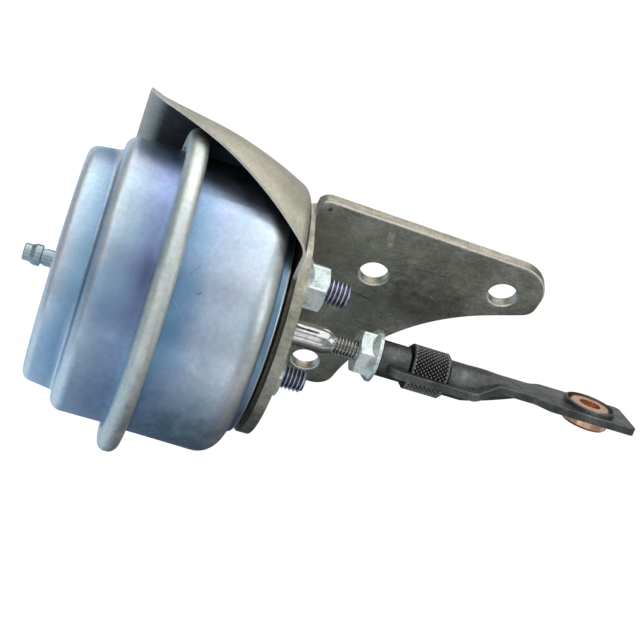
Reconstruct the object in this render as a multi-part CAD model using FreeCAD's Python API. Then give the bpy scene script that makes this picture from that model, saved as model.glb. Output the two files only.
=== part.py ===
"""Vacuum actuator of a turbocharger: can, heat shield, bracket, push rod and adjustable rod end.

Millimetres. The push rod runs along +X, away from the vacuum can, and +Z is up. The model is
laid out round the rod axis with X = 0 in the middle of the crimped rim, and shift() moves every
piece so that the origin ends on the ear's first screw hole, at the mounting face.
"""
import FreeCAD
import Part
import math
import os

V = FreeCAD.Vector
os.makedirs("parts", exist_ok=True)

# --- vacuum can: drawn cups, crimped rim -------------------------------------------------------
cup_wall = 0.9
body_radius = 32.7              # body cylinder at the rim, outside
body_flare = 0.4                # the body widens by this towards its shoulder
body_face_depth = 24.3          # rim middle to the body's end face
body_shoulder_bend = 5.6
cover_step = 0.35               # the cover's cylinder is this much smaller than the body's
cover_shoulder_depth = 15.2     # rim middle to the cover's shoulder
cover_shoulder_bend = 3.0
cover_cap_step = 3.95           # cylinder to the smaller cap on the shoulder
cover_cap_draft = 1.0           # the cap gets this much smaller towards its end
cover_cap_height = 7.4          # shoulder to the cover's end face
cover_end_bend = 2.2
rim_flange_width = 3.5          # body cylinder to the edge of the cups' flanges
rim_bend = 0.8
crimp_wall = 0.8
crimp_space = 1.4               # radial room for the rolled edge outside the flanges
crimp_lip = 2.6                 # how far the rolled lips reach in over the flanges
crimp_roll = 2.1                # outer radius of the roll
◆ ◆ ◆
### Goal
Please print exactly what appears from the first line of the data through the line with "adjustable rod end.", including both of those lines and nothing past them.

### Answer in full
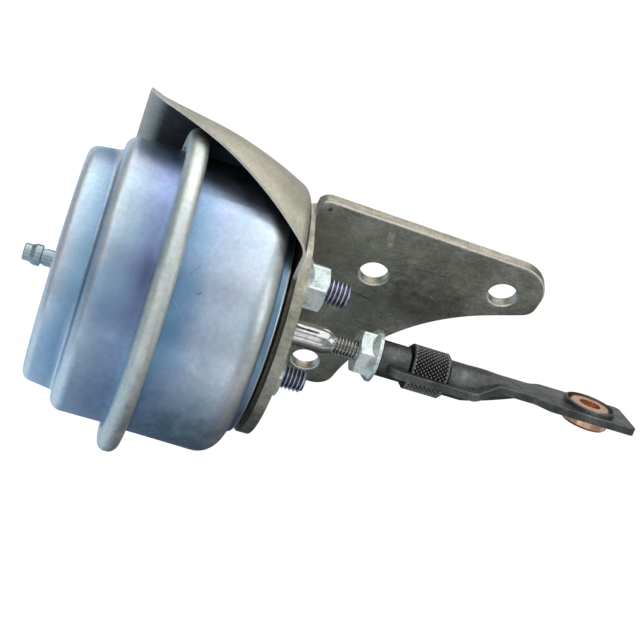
Reconstruct the object in this render as a multi-part CAD model using FreeCAD's Python API. Then give the bpy scene script that makes this picture from that model, saved as model.glb. Output the two files only.
=== part.py ===
"""Vacuum actuator of a turbocharger: can, heat shield, bracket, push rod and adjustable rod end.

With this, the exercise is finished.